In April, Mallory and Sarsour accused the Anti-Defamation League of racism on Twitter; the Houston chapter responded by calling on national leaders to “Wake up and set aside personal agendas” in an op-ed in the Houston Chronicle.
And in May, after Mallory traveled to Israel and the West Bank with a pro-BDS organization, the Rhode Island chapter disaffiliated entirely as a direct response to the allegations of anti-Semitism, becoming the “RI Womxn’s Action Initiative.” The Connecticut chapter tweeted at Mallory that it would “not stand for any further anti-Semitism” before deleting the tweet.
The latest issue between the national leadership and local chapters is a trademark dispute. The national organization has tried to trademark the phrase “Women’s March,” meaning any local group who wanted to hold a rally under that name, or create branded clothing or other merchandise to commemorate the events, would have to pay royalties. This has been opposed in legal filings by local march organizers in some of the largest cities in the country, including New York, Los Angeles and Chicago, who claim that nobody should be able to trademark a common phrase that, in Siemionko’s words, “belongs to the people.”
Both the Women’s March Alliance and the national Women’s March are now organizing separate marches on the same day in New York next January. The Women’s March Alliance says Sarsour, a native New Yorker, had demanded that either the national organization got to place people on the New York planning committee, or they would plan a counter-march.
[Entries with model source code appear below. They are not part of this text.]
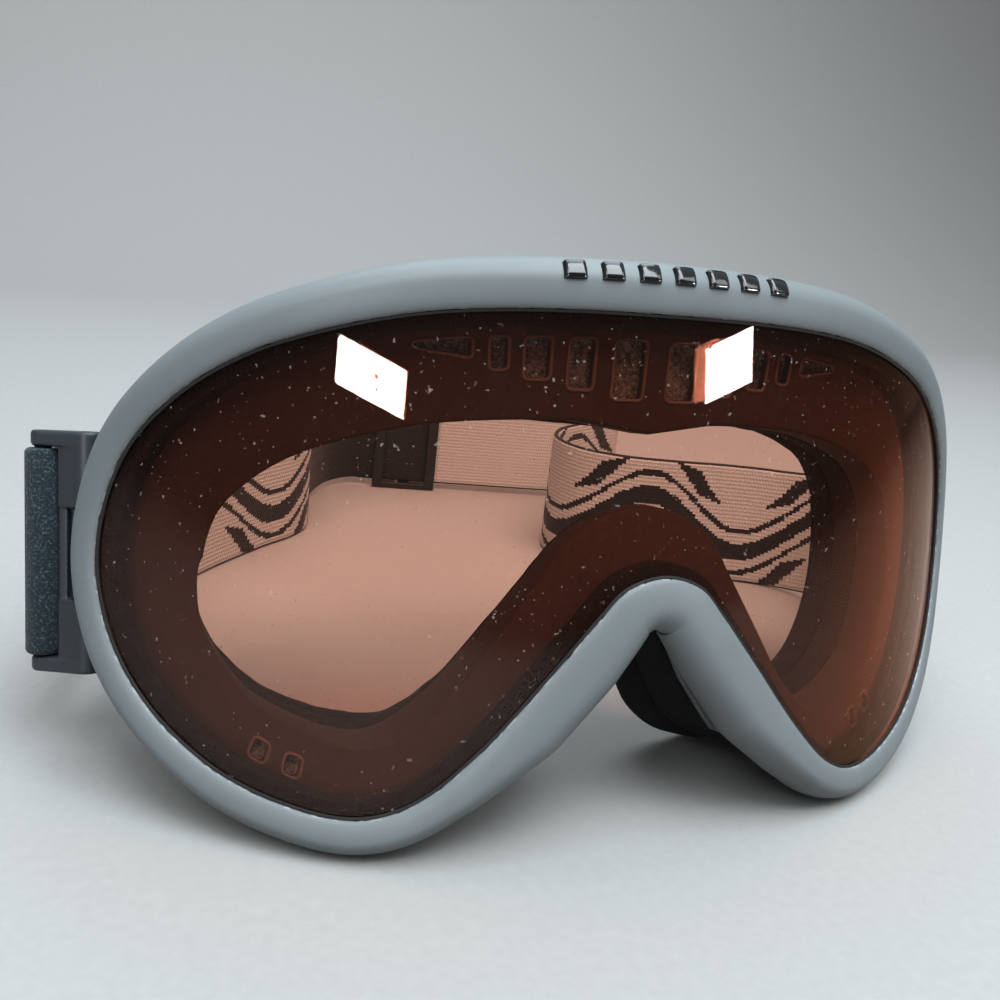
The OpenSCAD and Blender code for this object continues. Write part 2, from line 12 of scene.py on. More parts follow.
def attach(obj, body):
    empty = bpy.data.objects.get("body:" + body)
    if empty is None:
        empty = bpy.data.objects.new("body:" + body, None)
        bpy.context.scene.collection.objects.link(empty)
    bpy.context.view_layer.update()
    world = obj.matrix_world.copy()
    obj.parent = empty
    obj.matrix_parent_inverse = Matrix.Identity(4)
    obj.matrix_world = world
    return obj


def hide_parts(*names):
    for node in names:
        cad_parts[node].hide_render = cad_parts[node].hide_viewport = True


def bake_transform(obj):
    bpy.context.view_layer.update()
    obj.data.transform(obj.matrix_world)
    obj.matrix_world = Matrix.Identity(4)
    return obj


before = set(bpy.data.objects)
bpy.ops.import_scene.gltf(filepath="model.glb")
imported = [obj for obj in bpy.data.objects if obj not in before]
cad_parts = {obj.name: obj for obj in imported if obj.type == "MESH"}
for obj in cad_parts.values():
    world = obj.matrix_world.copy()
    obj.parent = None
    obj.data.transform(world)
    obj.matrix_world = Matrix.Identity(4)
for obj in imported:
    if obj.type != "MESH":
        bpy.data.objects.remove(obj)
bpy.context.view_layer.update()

# ---- sizes, as in the part's source
LENS_R, HALF_ARC, CROWN, DROP, SPREAD = 130.0, 95.0, 44.5, 38.3, 48.5
OUTER_T, LENS_GAP, INNER_T, SPACER_W = 1.3, 2.6, 1.0, 3.0
RIM_BROW, RIM_NOSE, RIM_TEMPLE, RIM_CHEEK = 8.4, 10.8, 6.2, 6.6
RIM_DEPTH, RIM_INNER, LIP = 9.6, 12.6, 1.0
PLATE_T, PLATE_SLOPE, WALL_T, FLANGE_T = 1.8, 2.5, 1.6, 1.8
PLATE_BROW, PLATE_TEMPLE, PLATE_CHEEK, PLATE_NOSE = 19.0, 18.0, 10.0, 12.0
WALL_BROW, WALL_TEMPLE, WALL_CHEEK, WALL_NOSE = 6.0, 7.6, 8.4, 2.4
FLANGE_NOSE, VENT_INSET, VENT_H, VENT_FOAM_T = 7.0, 4.8, 9.6, 3.0
FIRM_T, SOFT_T, FLEECE_T = 8.0, 8.0, 1.5
PIN_D, BARREL_D, ARM_REACH, BAR_D, KNUCKLE_H = 2.0, 5.2, 8.0, 2.6, 15.4
STRAP_W, STRAP_T, LOOP_L = 36.0, 1.5, 16.0
SLIDER_L, SLIDER_TRAVEL = 22.0, 20.0
REST_LEAN, LIFT = math.radians(12.0), 45.8897
GROOVE, GASKET_GAP = 0.25, 0.12
PLATE_D = OUTER_T + LENS_GAP + INNER_T + 0.2
RIM_FRONT, LIP_T = 1.6, 0.35
BROW_END, BROW_DROP = 47.0, 2.5
FOAM_OVERHANG, FIRM_DRAW, SOFT_DRAW, FOAM_SEAT = 0.6, 0.3, 0.8, 0.3


def lookup(rows, key):
    return float(np.interp(key, [r[0] for r in rows], [r[1] for r in rows]))


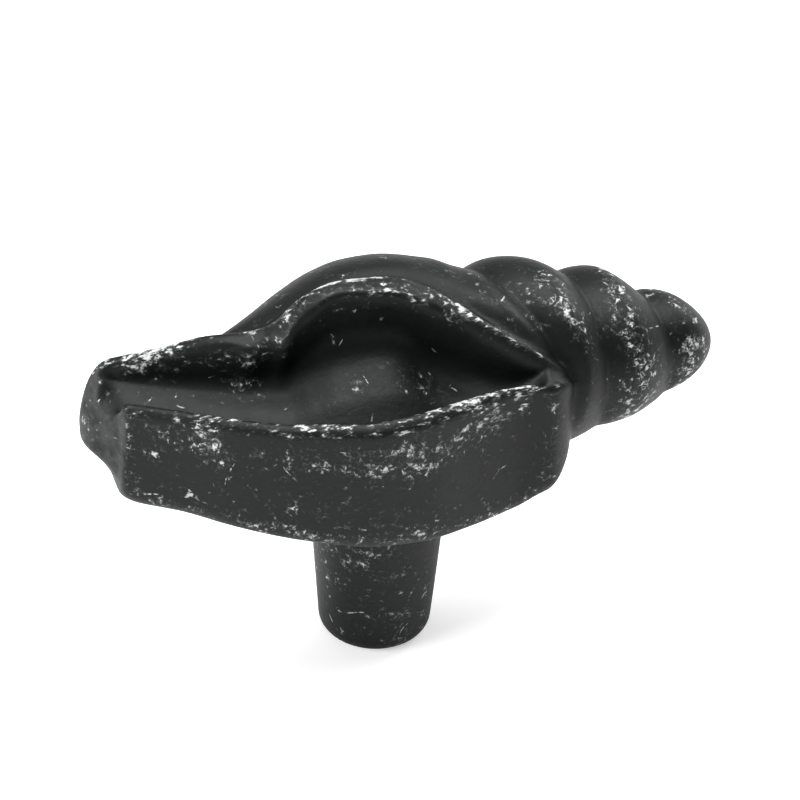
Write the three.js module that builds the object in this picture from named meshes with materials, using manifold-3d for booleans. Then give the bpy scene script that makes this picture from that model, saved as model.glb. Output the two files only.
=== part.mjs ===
// A cabinet knob in the form of a conch shell, one casting with a tapered stem.
// The stem stands on the origin and rises along +Z. The shell lies across it,
// with its spire towards +X and the outer lip of its mouth towards -Y.
// Lengths are in millimetres and angles in degrees.

import * as THREE from 'three';
import { mergeVertices } from 'three/addons/utils/BufferGeometryUtils.js';
import Module from 'manifold-3d';

// Stem, and the hole tapped for a machine screw that enters from below
const FOOT_DIAMETER = 10.0;
const FOOT_EDGE_RADIUS = 1.2;
const STEM_TAPER = 4.0;
const STEM_FLARE = 0.8;
const STEM_COVER = 6.2;
const TAP_HOLE_DIAMETER = 3.4;
const TAP_HOLE_DEPTH = 11.0;
const TAP_HOLE_CHAMFER = 0.4;
const DRILL_POINT_ANGLE = 118;

// Axis of the whorls: its height over the foot, and how far the spire dips
const AXIS_HEIGHT = 28.2;
const AXIS_DIP = 5.3;

// Mouth: its two ends, the outer lip over a straight wall, and the inner lip's rim
const MOUTH_LEFT = 23.1;
const MOUTH_RIGHT = 14.7;
const LIP_REACH = 11.8;
const LIP_RISE = 1.8;
const WALL_HEIGHT = 13.7;
const RIM_RISE = 0.5;
const RIM_ROUND = 0.4;
const LIP_THICKNESS = 1.2;
const LIP_ROUND = 0.7;
const WALL_EDGE_ROUND = 1.6;
const BACK_DROP = 1.0;
const BACK_ROUND = 3.8;
const END_ROUND = 1.9;
const CANAL_END_BULGE = 2.75;
const CANAL_END_DROP = 3.2;
const HOLLOW_DEPTH = 4.2;
const HOLLOW_END_COVER = 2.75;
const HOLLOW_CORNER_RADIUS = 1.2;

// Body whorl and spire along the axis, the body whorl starting inside the canal's end
const CANAL_END_COVER = 3.1;
const BODY_RADIUS = 9.35;
const SPIRE_LENGTH = 29.9;
const APEX_ROUND = 4.6;

// Grooves of the sutures: where each crosses the top of the shell, and their section
const SUTURES = [8.7, 16.8, 23.6];
const SUTURE_DEPTH = 1.4;
const SUTURE_REACH = 4.0;
const SUTURE_SHARPNESS = 2.0;
const FINE_WHORL_RADIUS = 4.0;

// Groove behind the rim, which sets it off from the body whorl
const RIM_GROOVE_DEPTH = 0.6;
const RIM_GROOVE_WIDTH = 1.3;

// The outer lip pushes the first suture towards the apex, most at this angle round the axis
const LIP_SWEEP = 3.2;
const LIP_SWEEP_ANGLE = 70;
const LIP_SWEEP_WIDTH = 55;

// Fineness of the surfaces
const WHORL_SIDES = 48;
const STEM_SIDES = 48;
const ARC_STEPS = 4;
const MERGE_DISTANCE = 1e-5;

const { degToRad } = THREE.MathUtils;

// A smooth curve through [place, value] pairs that never overshoots them
function through(pairs) {
  const last = pairs.length - 1;
  const slope = (i) => (pairs[i + 1][1] - pairs[i][1]) / (pairs[i + 1][0] - pairs[i][0]);
  const tangent = pairs.map((pair, i) => {
    if (i === 0) return slope(0);
    if (i === last) return slope(last - 1);
    const product = slope(i - 1) * slope(i);
    return product <= 0 ? 0 : (2 * product) / (slope(i - 1) + slope(i));
  });
  return (place) => {
    if (place <= pairs[0][0]) return pairs[0][1];
    if (place >= pairs[last][0]) return pairs[last][1];
    const i = pairs.findIndex((pair, k) => place < pairs[k + 1][0]);
    const span = pairs[i + 1][0] - pairs[i][0];
    const rise = pairs[i + 1][1] - pairs[i][1];
    const t = (place - pairs[i][0]) / span;
    const start = tangent[i] * span;
    const end = tangent[i + 1] * span;
    return pairs[i][1] + t * (start + t * (3 * rise - 2 * start - end + t * (start + end - 2 * rise)));
  };
}

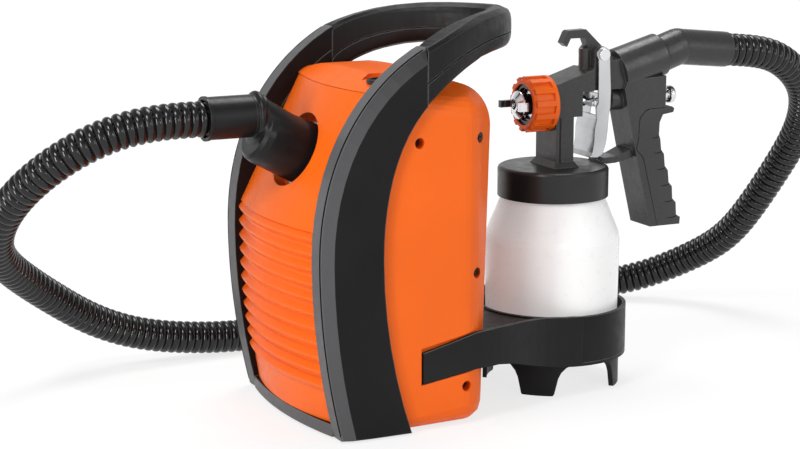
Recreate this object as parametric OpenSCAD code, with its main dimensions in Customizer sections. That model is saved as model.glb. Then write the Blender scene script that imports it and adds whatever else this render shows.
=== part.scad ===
// Turbine paint sprayer: a base unit with a carrying handle, a corrugated air hose and a cup gun.
// Frame: X across the base, -Y is the front of the base, +Z up, the floor at Z = 0.

/* [Base unit] */
// Width across the two side bands
base_w = 162; // [156:1:170]
// Y of the front bottom corner of the base
front_y = -140; // [-144:1:-136]
// Depth from the front bottom corner to the top of the rear face
body_depth = 117; // [112:1:119]
// How far the rear face leans forward at the floor
rear_lean = 9; // [4:1:12]
// Height of the crown of the housing
body_top = 231; // [228:1:234]
// How much the housing top drops from its crown to its sides
crown = 5; // [2:1:8]
// Radius of the upright rear corners
corner_r = 20; // [16:1:24]
// Radius of the top rear edge
top_edge_r = 30; // [24:1:32]
// Wall of the housing mouldings
wall = 3; // [2.4:0.1:3.6]
// How far the side bands stand proud of the housing
band_proud = 3.3; // [2.5:0.1:4]
// Clearance between mouldings that meet
seam_gap = 0.2; // [0.1:0.05:0.3]

/* [Feet] */
// How far the rubber feet stand out below the base
foot_proud = 1.5; // [1:0.1:3]
// Radius of a rubber foot
foot_r = 8; // [6:0.5:9]

/* [Front frame] */
// Height of the most forward point of the frame
bow_z = 118; // [110:1:126]
// How far the frame bows forward of its bottom corner
bow = 15; // [10:1:18]
// Width of the rim, seen from the front
rim_w = 12.3; // [10:0.1:14]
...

The national Women’s March says the Women’s March Alliance isn’t affiliated with them and “has refused to work with our official Women’s March New York chapter leaders, who are women of color, on the 2019 march.”
“It’s very frustrating for us as ‘sisters’ — we don’t have the PR they do, we don’t have the voice they have, but we’re getting shut down because the organizers of this march have a brilliant PR team and millions of dollars,” Siemionko said.